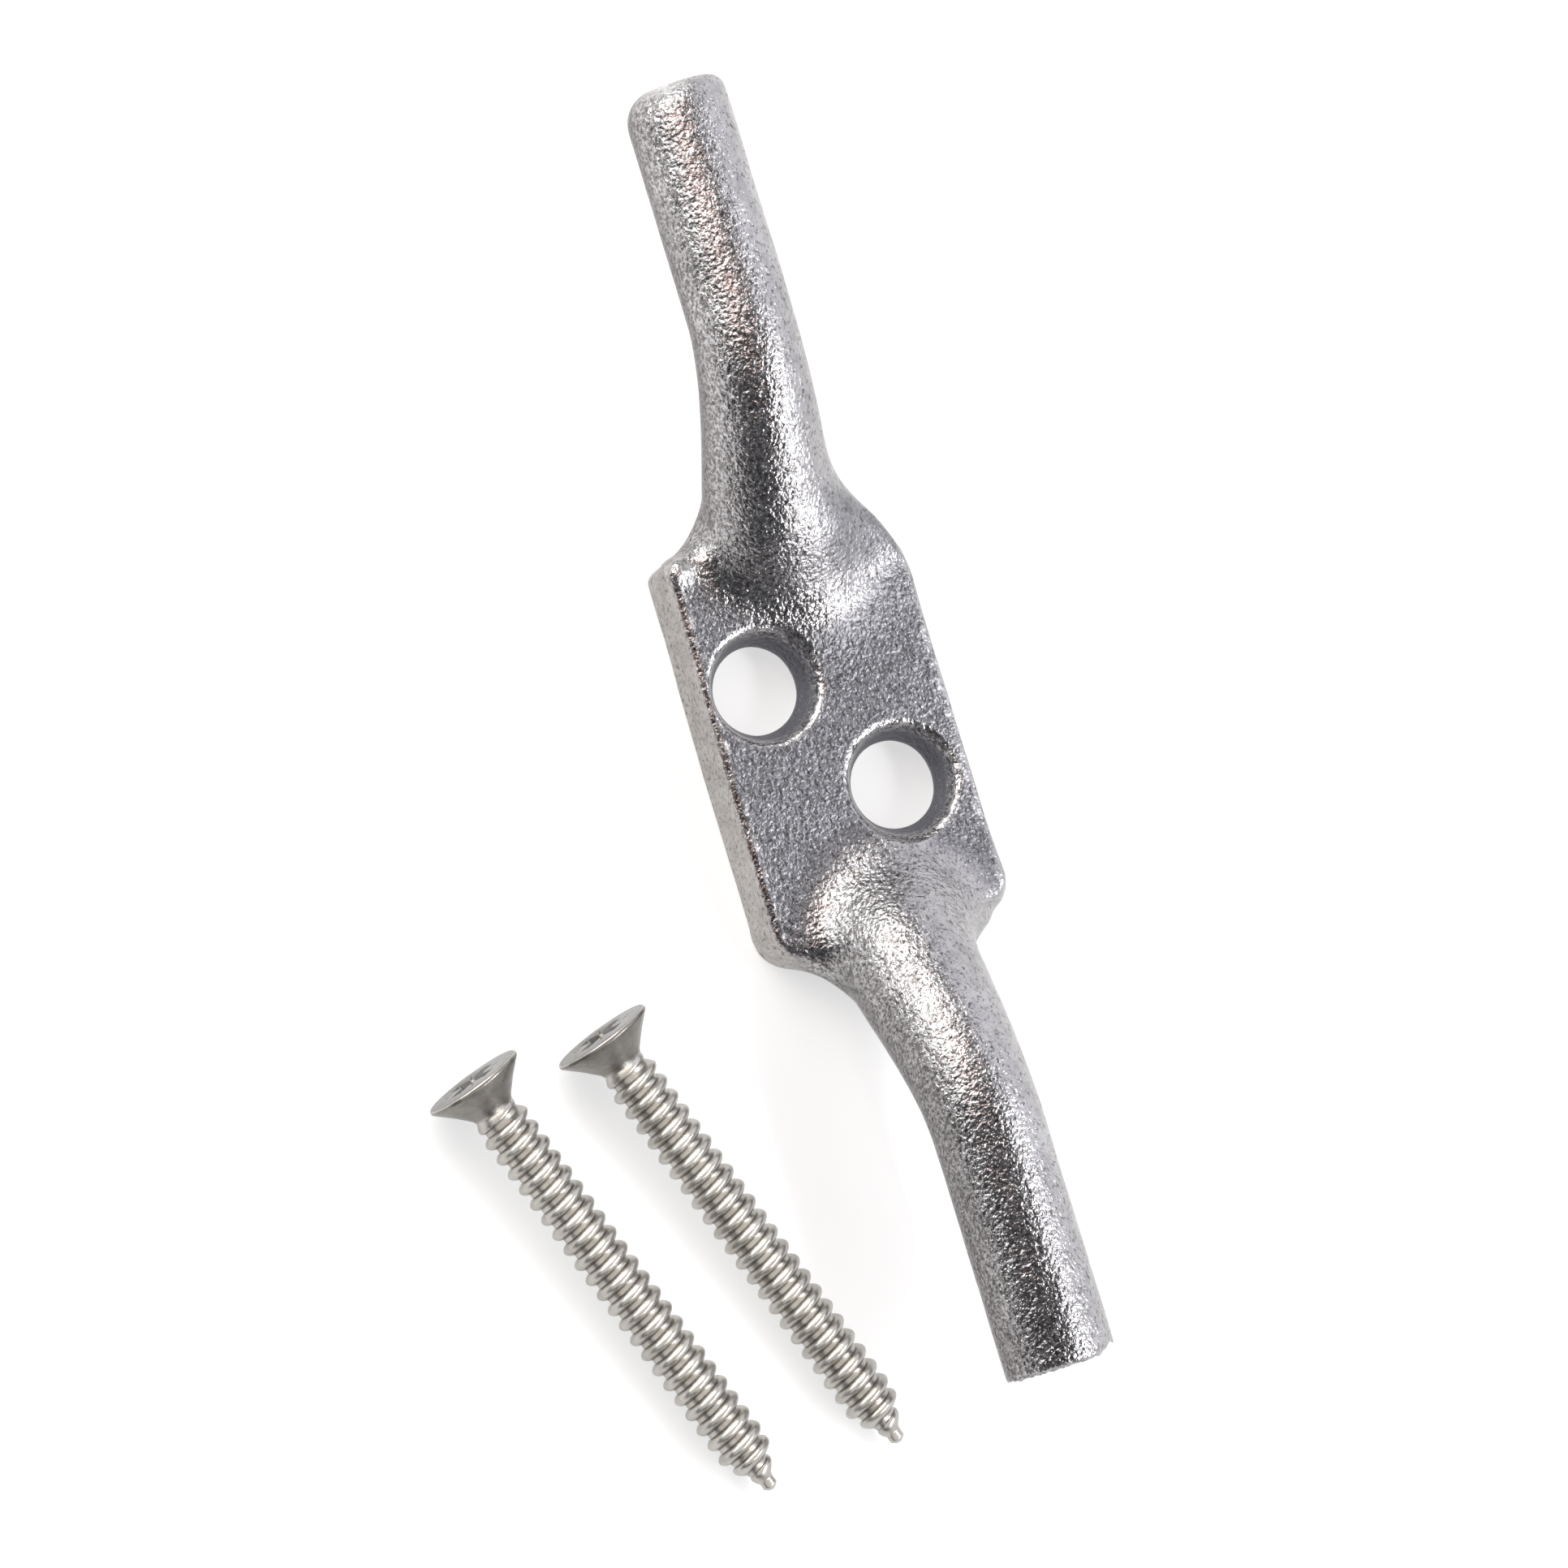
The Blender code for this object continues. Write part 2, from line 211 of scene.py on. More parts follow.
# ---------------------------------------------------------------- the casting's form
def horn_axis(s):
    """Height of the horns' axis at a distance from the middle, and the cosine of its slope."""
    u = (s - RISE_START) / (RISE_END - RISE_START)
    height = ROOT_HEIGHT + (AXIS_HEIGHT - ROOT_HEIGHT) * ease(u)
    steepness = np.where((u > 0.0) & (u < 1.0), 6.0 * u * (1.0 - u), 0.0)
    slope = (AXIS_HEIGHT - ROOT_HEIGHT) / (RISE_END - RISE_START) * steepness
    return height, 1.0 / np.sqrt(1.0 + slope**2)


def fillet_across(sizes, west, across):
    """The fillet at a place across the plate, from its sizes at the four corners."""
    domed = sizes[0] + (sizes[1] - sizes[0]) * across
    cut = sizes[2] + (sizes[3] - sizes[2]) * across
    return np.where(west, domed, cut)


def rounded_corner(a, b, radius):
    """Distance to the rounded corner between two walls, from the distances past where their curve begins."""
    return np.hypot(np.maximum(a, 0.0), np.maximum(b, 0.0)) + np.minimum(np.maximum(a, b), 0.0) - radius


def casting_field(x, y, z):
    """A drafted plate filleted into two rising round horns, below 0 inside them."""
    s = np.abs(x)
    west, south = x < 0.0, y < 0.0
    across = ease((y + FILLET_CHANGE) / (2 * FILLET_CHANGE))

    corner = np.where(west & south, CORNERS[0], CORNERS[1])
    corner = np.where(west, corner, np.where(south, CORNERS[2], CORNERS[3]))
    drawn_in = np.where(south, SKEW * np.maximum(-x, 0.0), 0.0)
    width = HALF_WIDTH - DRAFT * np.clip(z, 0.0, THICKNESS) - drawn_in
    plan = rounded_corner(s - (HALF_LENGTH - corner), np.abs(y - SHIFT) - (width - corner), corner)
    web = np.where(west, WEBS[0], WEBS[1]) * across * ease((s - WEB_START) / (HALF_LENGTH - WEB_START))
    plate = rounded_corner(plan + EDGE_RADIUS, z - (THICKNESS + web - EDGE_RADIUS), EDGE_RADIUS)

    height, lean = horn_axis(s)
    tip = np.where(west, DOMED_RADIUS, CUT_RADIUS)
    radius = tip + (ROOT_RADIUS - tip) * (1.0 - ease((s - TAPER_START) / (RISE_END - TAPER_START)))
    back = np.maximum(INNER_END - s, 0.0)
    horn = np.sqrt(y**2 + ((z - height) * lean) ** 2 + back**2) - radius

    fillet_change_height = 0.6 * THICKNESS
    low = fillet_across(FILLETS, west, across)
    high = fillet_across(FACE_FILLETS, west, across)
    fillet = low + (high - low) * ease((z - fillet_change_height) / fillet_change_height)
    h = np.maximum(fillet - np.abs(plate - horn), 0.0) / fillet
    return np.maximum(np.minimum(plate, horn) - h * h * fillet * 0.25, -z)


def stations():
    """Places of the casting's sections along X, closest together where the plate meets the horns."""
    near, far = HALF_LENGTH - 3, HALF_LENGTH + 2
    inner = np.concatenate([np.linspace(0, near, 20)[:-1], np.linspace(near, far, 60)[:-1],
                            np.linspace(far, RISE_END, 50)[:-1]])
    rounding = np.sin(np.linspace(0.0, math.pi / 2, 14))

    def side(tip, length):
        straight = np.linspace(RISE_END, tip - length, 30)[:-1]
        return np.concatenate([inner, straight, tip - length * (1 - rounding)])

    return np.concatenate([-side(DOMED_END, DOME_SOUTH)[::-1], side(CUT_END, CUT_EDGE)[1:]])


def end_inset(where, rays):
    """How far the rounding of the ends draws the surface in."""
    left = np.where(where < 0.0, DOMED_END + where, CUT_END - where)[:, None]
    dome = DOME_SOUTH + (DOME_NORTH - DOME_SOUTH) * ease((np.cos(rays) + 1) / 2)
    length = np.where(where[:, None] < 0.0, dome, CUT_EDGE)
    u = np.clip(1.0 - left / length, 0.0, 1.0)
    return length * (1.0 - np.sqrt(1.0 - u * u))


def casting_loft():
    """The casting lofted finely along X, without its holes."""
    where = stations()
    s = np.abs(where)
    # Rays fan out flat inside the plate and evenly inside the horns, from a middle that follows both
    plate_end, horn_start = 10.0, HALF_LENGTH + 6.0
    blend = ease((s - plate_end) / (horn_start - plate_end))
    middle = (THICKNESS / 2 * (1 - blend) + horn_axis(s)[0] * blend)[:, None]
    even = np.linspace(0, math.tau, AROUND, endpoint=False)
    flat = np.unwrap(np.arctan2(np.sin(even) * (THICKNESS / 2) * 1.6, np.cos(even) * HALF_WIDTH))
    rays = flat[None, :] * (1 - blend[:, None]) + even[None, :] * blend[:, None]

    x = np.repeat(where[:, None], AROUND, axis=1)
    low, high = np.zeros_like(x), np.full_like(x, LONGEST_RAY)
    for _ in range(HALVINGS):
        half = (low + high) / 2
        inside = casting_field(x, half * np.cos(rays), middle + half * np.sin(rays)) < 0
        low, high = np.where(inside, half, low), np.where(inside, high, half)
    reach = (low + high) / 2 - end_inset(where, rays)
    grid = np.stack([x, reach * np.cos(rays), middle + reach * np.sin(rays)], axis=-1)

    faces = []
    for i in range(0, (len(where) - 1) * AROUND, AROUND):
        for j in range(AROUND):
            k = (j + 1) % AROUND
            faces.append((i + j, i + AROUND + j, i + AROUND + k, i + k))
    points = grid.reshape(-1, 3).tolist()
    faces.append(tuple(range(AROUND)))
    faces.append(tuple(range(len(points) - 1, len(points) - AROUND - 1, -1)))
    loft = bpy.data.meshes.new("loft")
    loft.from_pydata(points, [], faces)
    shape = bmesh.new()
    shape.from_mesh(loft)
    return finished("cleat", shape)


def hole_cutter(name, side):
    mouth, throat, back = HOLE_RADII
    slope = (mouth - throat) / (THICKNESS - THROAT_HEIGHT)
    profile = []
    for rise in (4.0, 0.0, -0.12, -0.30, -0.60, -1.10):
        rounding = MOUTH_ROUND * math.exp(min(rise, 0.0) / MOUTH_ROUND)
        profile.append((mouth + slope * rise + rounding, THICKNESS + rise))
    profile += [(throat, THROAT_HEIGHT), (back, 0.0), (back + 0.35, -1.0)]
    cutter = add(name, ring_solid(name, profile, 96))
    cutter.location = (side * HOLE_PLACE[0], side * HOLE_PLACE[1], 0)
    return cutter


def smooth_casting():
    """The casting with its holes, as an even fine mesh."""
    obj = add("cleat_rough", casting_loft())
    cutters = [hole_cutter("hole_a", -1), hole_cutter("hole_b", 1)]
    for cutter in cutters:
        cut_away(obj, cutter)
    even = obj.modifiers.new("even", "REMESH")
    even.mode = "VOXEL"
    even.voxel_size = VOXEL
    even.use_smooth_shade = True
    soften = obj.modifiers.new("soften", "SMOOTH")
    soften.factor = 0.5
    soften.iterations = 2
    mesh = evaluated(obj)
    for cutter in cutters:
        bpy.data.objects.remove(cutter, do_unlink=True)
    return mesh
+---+
Would you reproduce the material above in full, exactly as given?

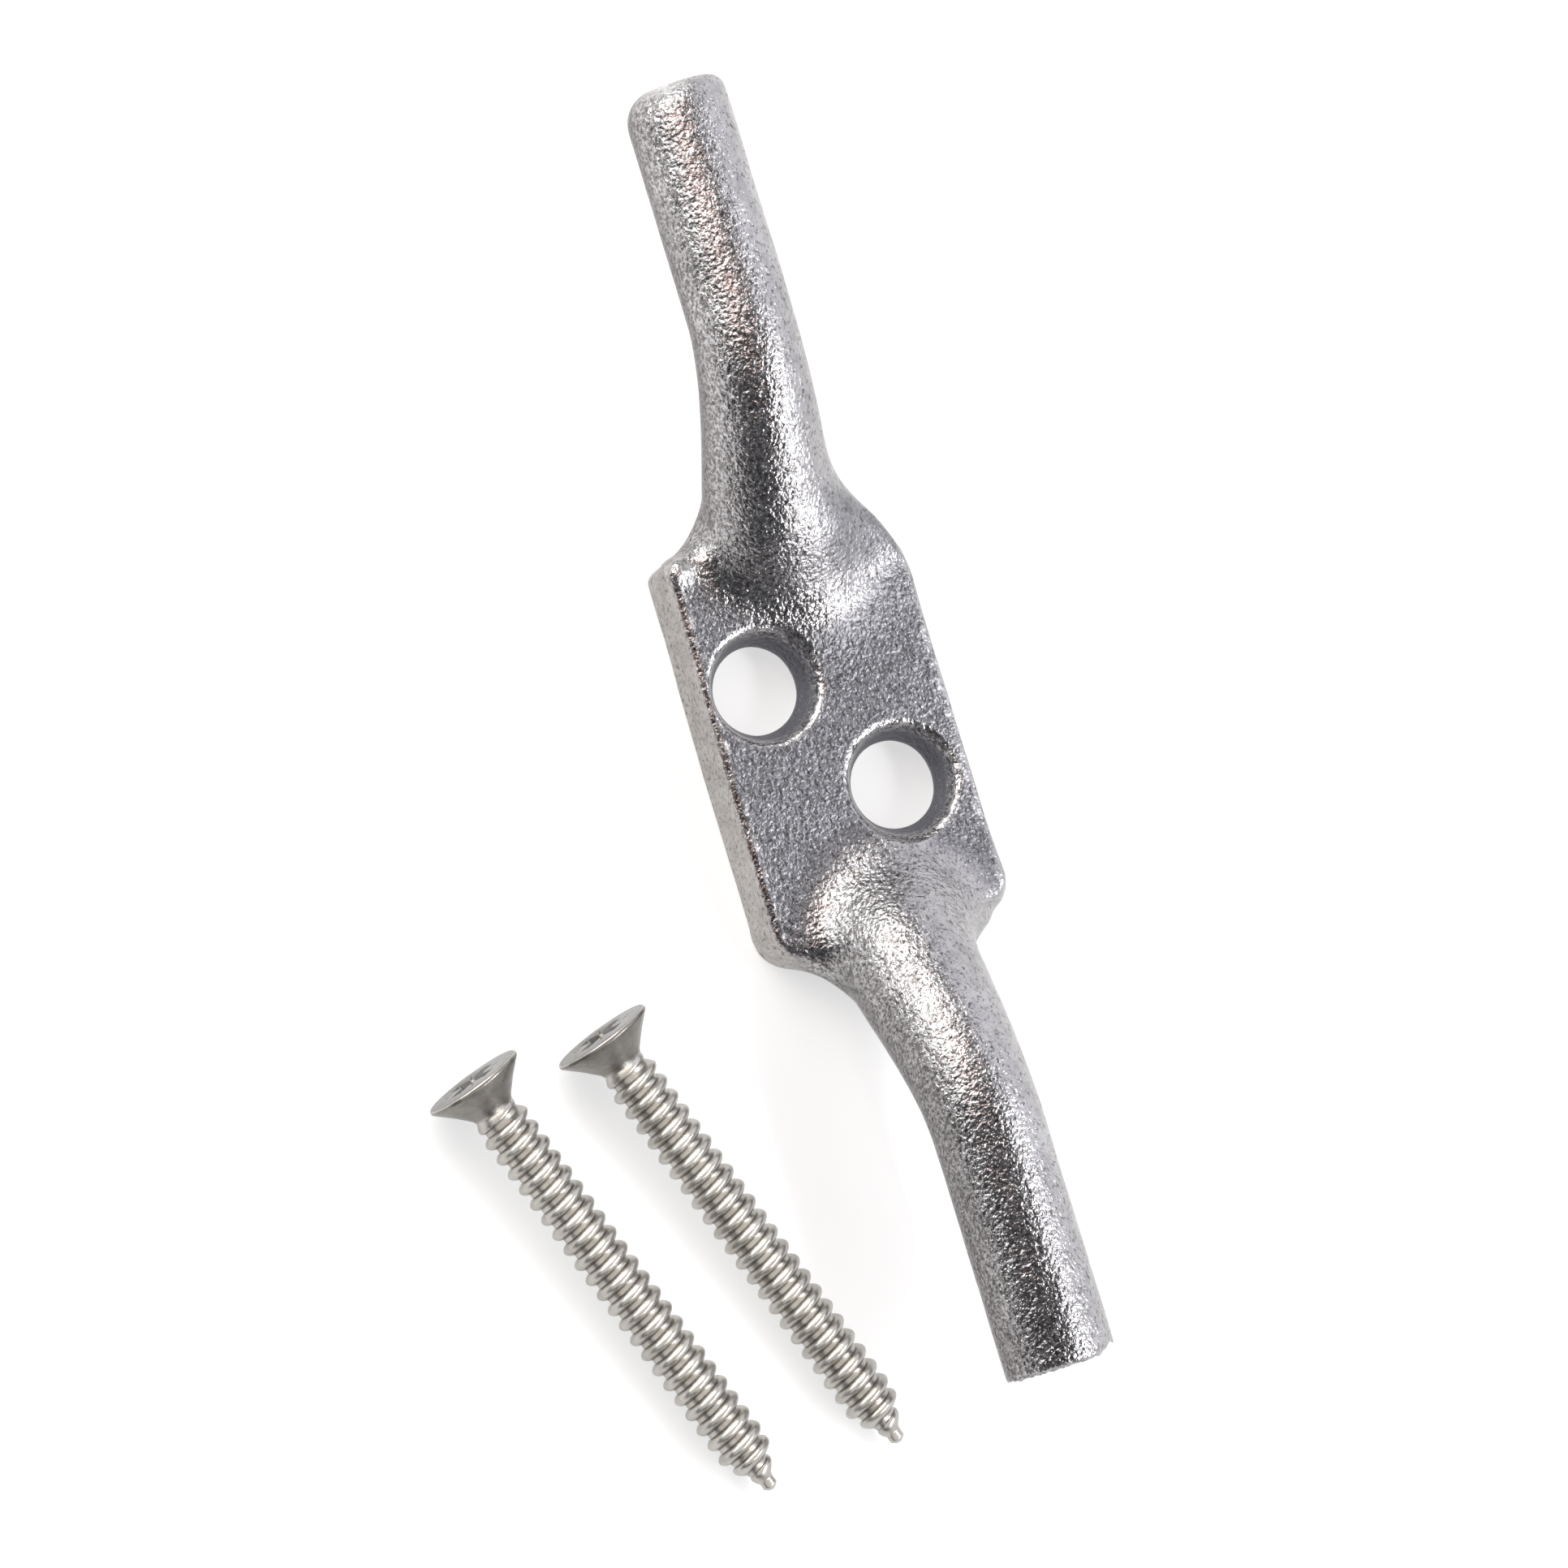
The Blender code for this object continues. Write part 2, from line 211 of scene.py on. More parts follow.
# ---------------------------------------------------------------- the casting's form
def horn_axis(s):
    """Height of the horns' axis at a distance from the middle, and the cosine of its slope."""
    u = (s - RISE_START) / (RISE_END - RISE_START)
    height = ROOT_HEIGHT + (AXIS_HEIGHT - ROOT_HEIGHT) * ease(u)
    steepness = np.where((u > 0.0) & (u < 1.0), 6.0 * u * (1.0 - u), 0.0)
    slope = (AXIS_HEIGHT - ROOT_HEIGHT) / (RISE_END - RISE_START) * steepness
    return height, 1.0 / np.sqrt(1.0 + slope**2)


def fillet_across(sizes, west, across):
    """The fillet at a place across the plate, from its sizes at the four corners."""
    domed = sizes[0] + (sizes[1] - sizes[0]) * across
    cut = sizes[2] + (sizes[3] - sizes[2]) * across
    return np.where(west, domed, cut)


def rounded_corner(a, b, radius):
    """Distance to the rounded corner between two walls, from the distances past where their curve begins."""
    return np.hypot(np.maximum(a, 0.0), np.maximum(b, 0.0)) + np.minimum(np.maximum(a, b), 0.0) - radius


def casting_field(x, y, z):
    """A drafted plate filleted into two rising round horns, below 0 inside them."""
    s = np.abs(x)
    west, south = x < 0.0, y < 0.0
    across = ease((y + FILLET_CHANGE) / (2 * FILLET_CHANGE))

    corner = np.where(west & south, CORNERS[0], CORNERS[1])
    corner = np.where(west, corner, np.where(south, CORNERS[2], CORNERS[3]))
    drawn_in = np.where(south, SKEW * np.maximum(-x, 0.0), 0.0)
    width = HALF_WIDTH - DRAFT * np.clip(z, 0.0, THICKNESS) - drawn_in
    plan = rounded_corner(s - (HALF_LENGTH - corner), np.abs(y - SHIFT) - (width - corner), corner)
    web = np.where(west, WEBS[0], WEBS[1]) * across * ease((s - WEB_START) / (HALF_LENGTH - WEB_START))
    plate = rounded_corner(plan + EDGE_RADIUS, z - (THICKNESS + web - EDGE_RADIUS), EDGE_RADIUS)

    height, lean = horn_axis(s)
    tip = np.where(west, DOMED_RADIUS, CUT_RADIUS)
    radius = tip + (ROOT_RADIUS - tip) * (1.0 - ease((s - TAPER_START) / (RISE_END - TAPER_START)))
    back = np.maximum(INNER_END - s, 0.0)
    horn = np.sqrt(y**2 + ((z - height) * lean) ** 2 + back**2) - radius

    fillet_change_height = 0.6 * THICKNESS
    low = fillet_across(FILLETS, west, across)
    high = fillet_across(FACE_FILLETS, west, across)
    fillet = low + (high - low) * ease((z - fillet_change_height) / fillet_change_height)
    h = np.maximum(fillet - np.abs(plate - horn), 0.0) / fillet
    return np.maximum(np.minimum(plate, horn) - h * h * fillet * 0.25, -z)


def stations():
    """Places of the casting's sections along X, closest together where the plate meets the horns."""
    near, far = HALF_LENGTH - 3, HALF_LENGTH + 2
    inner = np.concatenate([np.linspace(0, near, 20)[:-1], np.linspace(near, far, 60)[:-1],
                            np.linspace(far, RISE_END, 50)[:-1]])
    rounding = np.sin(np.linspace(0.0, math.pi / 2, 14))

    def side(tip, length):
        straight = np.linspace(RISE_END, tip - length, 30)[:-1]
        return np.concatenate([inner, straight, tip - length * (1 - rounding)])

    return np.concatenate([-side(DOMED_END, DOME_SOUTH)[::-1], side(CUT_END, CUT_EDGE)[1:]])


def end_inset(where, rays):
    """How far the rounding of the ends draws the surface in."""
    left = np.where(where < 0.0, DOMED_END + where, CUT_END - where)[:, None]
    dome = DOME_SOUTH + (DOME_NORTH - DOME_SOUTH) * ease((np.cos(rays) + 1) / 2)
    length = np.where(where[:, None] < 0.0, dome, CUT_EDGE)
    u = np.clip(1.0 - left / length, 0.0, 1.0)
    return length * (1.0 - np.sqrt(1.0 - u * u))


def casting_loft():
    """The casting lofted finely along X, without its holes."""
    where = stations()
    s = np.abs(where)
    # Rays fan out flat inside the plate and evenly inside the horns, from a middle that follows both
    plate_end, horn_start = 10.0, HALF_LENGTH + 6.0
    blend = ease((s - plate_end) / (horn_start - plate_end))
    middle = (THICKNESS / 2 * (1 - blend) + horn_axis(s)[0] * blend)[:, None]
    even = np.linspace(0, math.tau, AROUND, endpoint=False)
    flat = np.unwrap(np.arctan2(np.sin(even) * (THICKNESS / 2) * 1.6, np.cos(even) * HALF_WIDTH))
    rays = flat[None, :] * (1 - blend[:, None]) + even[None, :] * blend[:, None]

    x = np.repeat(where[:, None], AROUND, axis=1)
    low, high = np.zeros_like(x), np.full_like(x, LONGEST_RAY)
    for _ in range(HALVINGS):
        half = (low + high) / 2
        inside = casting_field(x, half * np.cos(rays), middle + half * np.sin(rays)) < 0
        low, high = np.where(inside, half, low), np.where(inside, high, half)
    reach = (low + high) / 2 - end_inset(where, rays)
    grid = np.stack([x, reach * np.cos(rays), middle + reach * np.sin(rays)], axis=-1)

    faces = []
    for i in range(0, (len(where) - 1) * AROUND, AROUND):
        for j in range(AROUND):
            k = (j + 1) % AROUND
            faces.append((i + j, i + AROUND + j, i + AROUND + k, i + k))
    points = grid.reshape(-1, 3).tolist()
    faces.append(tuple(range(AROUND)))
    faces.append(tuple(range(len(points) - 1, len(points) - AROUND - 1, -1)))
    loft = bpy.data.meshes.new("loft")
    loft.from_pydata(points, [], faces)
    shape = bmesh.new()
    shape.from_mesh(loft)
    return finished("cleat", shape)


def hole_cutter(name, side):
    mouth, throat, back = HOLE_RADII
    slope = (mouth - throat) / (THICKNESS - THROAT_HEIGHT)
    profile = []
    for rise in (4.0, 0.0, -0.12, -0.30, -0.60, -1.10):
        rounding = MOUTH_ROUND * math.exp(min(rise, 0.0) / MOUTH_ROUND)
        profile.append((mouth + slope * rise + rounding, THICKNESS + rise))
    profile += [(throat, THROAT_HEIGHT), (back, 0.0), (back + 0.35, -1.0)]
    cutter = add(name, ring_solid(name, profile, 96))
    cutter.location = (side * HOLE_PLACE[0], side * HOLE_PLACE[1], 0)
    return cutter


def smooth_casting():
    """The casting with its holes, as an even fine mesh."""
    obj = add("cleat_rough", casting_loft())
    cutters = [hole_cutter("hole_a", -1), hole_cutter("hole_b", 1)]
    for cutter in cutters:
        cut_away(obj, cutter)
    even = obj.modifiers.new("even", "REMESH")
    even.mode = "VOXEL"
    even.voxel_size = VOXEL
    even.use_smooth_shade = True
    soften = obj.modifiers.new("soften", "SMOOTH")
    soften.factor = 0.5
    soften.iterations = 2
    mesh = evaluated(obj)
    for cutter in cutters:
        bpy.data.objects.remove(cutter, do_unlink=True)
    return mesh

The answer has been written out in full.